'Stay the Course' is the Message


At the recent annual conference in March which included the Ontario Corn Producers’ Association, the Ontario Wheat Producers’ Marketing Board, the Ontario Soybean Growers’ and a new addition, the Ontario Coloured Bean Growers’ Association, as General Manager, I presented a report to the delegates in the OCPA annual general meeting portion of the three day event. The report covered what I would consider to be the two main subjects of which we would receive the bulk of inquiries around; the Risk Management Program (RMP) and OCPA finances.

Working my way through my second year as General Manager, to say I have experienced some exciting times would be an understatement. As a sector, we have moved from a period of some of the worst farm incomes on record, to a period of much better pricing opportunities. Now I can already hear the disclaimers qualifying the second part of that statement, and recognize that much of the positive media messaging out there would suggest that every producer in the province is receiving that one day top dollar for their entire corn crop. The reality of course is that producers have been chasing the market up and the average selling price is much lower than these articles would tend to communicate, that is when the crop bids are still available to be locked in.

Getting back to the poor crop years of 2004, 2005 and 2006; the well thought out strategy which was developed was the RMP. If you think about it, both of these past and present marketing circumstances have created different challenges for the program; back in the planning stages, it was about securing support and implementation, although there is still the outstanding support from the federal government yet to be obtained. Currently, many farm businesses have taken actions to secure market pricing for crops grown not only in the current growing season but future ones as well. This may call into
question the value of the RMP during the 3 year pilot phase. Remember, I mentioned the RMP was designed to become a part of a farm business plan, with some of the design characteristics such as variable coverage levels, to allow for the changing environment that is the cyclic nature of the industry. If you run the math, the lower levels offer some pretty cheap options, especially if you consider this year’s marketing opportunities should make cash-flowing these premiums much easier than in the past.

Another thing you might want to consider, the RMP Advisory committee, which has G & O representatives who sit at that table, has run different pricing scenarios that suggest in the case of corn, there is the outside chance of an RMP payment, if the sector does not experience some mid $5.00/bu prices from here on out,. So, don’t dismiss the possibility of a payment because, as the sector is finding out, the costs of growing corn are increasing which makes the RMP support price even higher. Many who have been around this industry for any length of time know that these prices will come down; the real question is when that will occur.

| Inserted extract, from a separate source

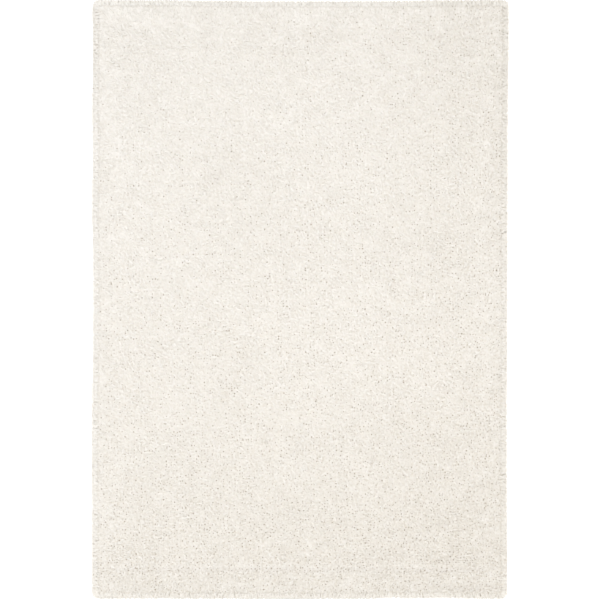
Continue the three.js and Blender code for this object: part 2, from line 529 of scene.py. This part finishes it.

During the joint conference on Tuesday, a couple different speakers made reference to the RMP. The Minister of Agriculture, Food and Rural Affairs Leona Dombrowsky, talked about the RMP pilot and some of the challenges needed to be overcome. One point she reiterated; the RMP will be subject to an
assessment at the end of the 3 years of which many principals will be examined. One of those which could affect the extension of the program would be enrollment. That is something producers will impact directly. Cal Whewell, a risk management consultant with FC Stone, weighed into the debate indirectly as well, by making the following comments; general business principles suggest that the profit taking that producers are currently taking advantage of today, within the context of the business environment, will be shortlived. Keep some of these points in mind when you are making your final decisions regarding your RMP enrollment this spring.

In terms of OCPA finances, certain scenarios such as the proposed MOU to merge the corn, soybeans and wheat boards into one organization continue to make it a topic of discussion. It is no secret the execution of the OCPA board four pronged strategy over the past couple years has been costly to the organization. However, from the beginning, a plan, based on conservative estimates to deal with these financial realities, was approved by the board and successfully implemented; all under the watchful eye of OCPA’s financial auditor. Part of the plan has included carrying a skeleton staff, prioritizing OCPA
board activities and putting into place repayment agreements to service outstanding liabilities. Granted, the bigger crop and increased acres of recent years have helped improve OCPA’s cash position; what it really means is that OCPA needs to continue to successfully manage the situation to continue
to improve its financial position. Again, any of this can be verified; one way is through the auditors report at the annual meeting and the other is our audited financial statements.

The OCPA strategy continues to look for ways to better serve the membership. As the MOU continues to develop, OCPA is looking to address some of its human resource concerns through sharing resources where possible with the wheat and soybean groups. OCPA’s position, even prior to the undertaking
of the countervailing duty case was to not become staff ‘heavy’. That is not fair to the staff we may be hiring and is not showing any responsibility to existing staff. OCPA is also slowly adjusting priorities back into areas such as Market Development and Research. To date, there has been a great deal of
constructive feedback regarding the joint conference. This information is very important to making sure we continue to offer a venue that is beneficial to all stakeholders involved. Make sure to provide any input to the respective organizations such that we may continue to offer a valued event.